Maître restaurateur : simplifier, allonger, élargir
Deuxième axe : le titre de maître restaurateur, pensé comme un cran au-dessus dans la logique de confiance.
Les pistes annoncées dessinent une réforme administrative et opérationnelle :
- Une procédure d’accès simplifiée (aujourd’hui elle est jugée dissuasive).
- Un allongement de la durée du titre, de 4 à 5 ans.
- Une évolution du cahier des charges pour coller davantage aux usages actuels (un exemple cité : intégrer des formats de service qui ne soient pas uniquement “à table”, comme certains buffets).
- Une ouverture envisagée, à moyen terme, à des lycées d’application des écoles hôtelières.
En arrière-plan, il y a aussi une cible politique : faire croître le nombre de titulaires du titre, avec un objectif chiffré déjà évoqué publiquement. Là encore, la mécanique est connue : plus un repère est rare, moins il sert le consommateur ; plus il est accessible, plus il peut structurer une lecture de marché. Toute la difficulté est de ne pas le banaliser en l’ouvrant.

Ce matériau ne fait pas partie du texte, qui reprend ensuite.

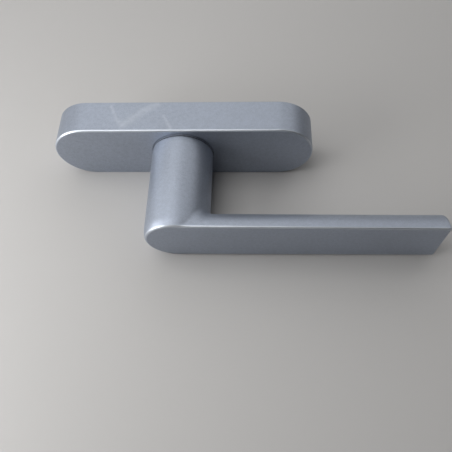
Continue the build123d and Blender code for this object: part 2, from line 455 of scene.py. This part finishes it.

La confiance et le langage du menu
Cette réforme se joue moins dans les textes que dans la tête du client.
Le consommateur ne lit pas un décret. Il lit un menu. Il voit un pictogramme. Il en déduit une promesse. La question devient alors stratégique : quel niveau de vérité une mention doit-elle porter et comment l’exprimer sans mentir, sans surpromettre, sans effrayer ?
Le gouvernement évoque aussi, en filigrane, une interrogation plus large sur l’affichage : faut-il aller vers plus d’obligation, plus de transparence explicite, ou rester sur une logique volontaire, avec contrôle a posteriori ? C’est un choix de doctrine. C’est aussi un choix de modèle économique, parce que la transparence totale est une charge, et que toute charge pèse d’abord sur les indépendants.
La réforme, telle qu’elle est présentée, cherche un compromis : ne pas baisser l’exigence, tout en cessant de faire comme si certaines pratiques (ovoproduits, prétraitements de sécurité) étaient moralement illégitimes. C’est une ligne de crête. Elle sera jugée à l’usage, donc au contrôle, donc à la manière dont la profession s’en empare.
Ce que cette séquence raconte de la cuisine française, ici et maintenant
On se tromperait en réduisant le sujet à une querelle de mots. Ce qui est en jeu, c’est une tension devenue structurelle : la France veut défendre une image de cuisine cuisinée, mais ses cuisines travaillent dans un monde qui a changé (main-d’œuvre, normes, coûts, attentes clients, rythmes).
La promesse du fait maison restera utile si elle demeure une promesse tenue. Le titre de maître restaurateur restera utile s’il demeure un repère de méthode et de sérieux, pas un badge de communication. Dans les deux cas, la réforme n’aura de sens que si elle produit ce qu’elle prétend produire : de la clarté.
Au fond, le client n’attend pas la perfection. Il attend qu’on ne lui raconte pas d’histoires.